─── DATA SUPPLIED

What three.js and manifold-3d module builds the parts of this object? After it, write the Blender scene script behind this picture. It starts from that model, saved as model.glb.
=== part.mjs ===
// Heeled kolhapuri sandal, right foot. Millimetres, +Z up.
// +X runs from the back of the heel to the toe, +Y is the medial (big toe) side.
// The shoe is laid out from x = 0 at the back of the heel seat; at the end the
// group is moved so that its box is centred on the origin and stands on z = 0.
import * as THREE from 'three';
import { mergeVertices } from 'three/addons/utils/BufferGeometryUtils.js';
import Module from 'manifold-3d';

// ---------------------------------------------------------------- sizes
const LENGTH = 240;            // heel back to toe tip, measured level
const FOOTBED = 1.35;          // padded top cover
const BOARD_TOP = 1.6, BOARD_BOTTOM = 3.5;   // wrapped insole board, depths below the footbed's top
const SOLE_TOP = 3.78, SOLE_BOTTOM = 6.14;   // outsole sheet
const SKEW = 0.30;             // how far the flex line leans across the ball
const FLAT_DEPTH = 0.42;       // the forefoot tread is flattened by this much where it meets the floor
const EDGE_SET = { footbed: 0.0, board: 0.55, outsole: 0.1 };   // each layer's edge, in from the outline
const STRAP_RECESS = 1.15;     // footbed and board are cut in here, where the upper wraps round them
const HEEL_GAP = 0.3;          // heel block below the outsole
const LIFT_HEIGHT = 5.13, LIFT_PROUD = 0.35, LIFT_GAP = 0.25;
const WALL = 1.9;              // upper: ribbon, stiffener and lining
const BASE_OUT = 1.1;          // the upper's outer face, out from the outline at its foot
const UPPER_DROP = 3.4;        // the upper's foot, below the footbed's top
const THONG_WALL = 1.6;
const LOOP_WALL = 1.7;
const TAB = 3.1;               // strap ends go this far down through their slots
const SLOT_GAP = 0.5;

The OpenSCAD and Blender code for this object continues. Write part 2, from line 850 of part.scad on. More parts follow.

──────

• [TASK DESCRIPTION]: Reproduce the listing above word for word.

• [EXERCISE OUTPUT]:
What three.js and manifold-3d module builds the parts of this object? After it, write the Blender scene script behind this picture. It starts from that model, saved as model.glb.
=== part.mjs ===
// Heeled kolhapuri sandal, right foot. Millimetres, +Z up.
// +X runs from the back of the heel to the toe, +Y is the medial (big toe) side.
// The shoe is laid out from x = 0 at the back of the heel seat; at the end the
// group is moved so that its box is centred on the origin and stands on z = 0.
import * as THREE from 'three';
import { mergeVertices } from 'three/addons/utils/BufferGeometryUtils.js';
import Module from 'manifold-3d';

// ---------------------------------------------------------------- sizes
const LENGTH = 240;            // heel back to toe tip, measured level
const FOOTBED = 1.35;          // padded top cover
const BOARD_TOP = 1.6, BOARD_BOTTOM = 3.5;   // wrapped insole board, depths below the footbed's top
const SOLE_TOP = 3.78, SOLE_BOTTOM = 6.14;   // outsole sheet
const SKEW = 0.30;             // how far the flex line leans across the ball
const FLAT_DEPTH = 0.42;       // the forefoot tread is flattened by this much where it meets the floor
const EDGE_SET = { footbed: 0.0, board: 0.55, outsole: 0.1 };   // each layer's edge, in from the outline
const STRAP_RECESS = 1.15;     // footbed and board are cut in here, where the upper wraps round them
const HEEL_GAP = 0.3;          // heel block below the outsole
const LIFT_HEIGHT = 5.13, LIFT_PROUD = 0.35, LIFT_GAP = 0.25;
const WALL = 1.9;              // upper: ribbon, stiffener and lining
const BASE_OUT = 1.1;          // the upper's outer face, out from the outline at its foot
const UPPER_DROP = 3.4;        // the upper's foot, below the footbed's top
const THONG_WALL = 1.6;
const LOOP_WALL = 1.7;
const TAB = 3.1;               // strap ends go this far down through their slots
const SLOT_GAP = 0.5;

The OpenSCAD and Blender code for this object continues. Write part 2, from line 850 of part.scad on. More parts follow.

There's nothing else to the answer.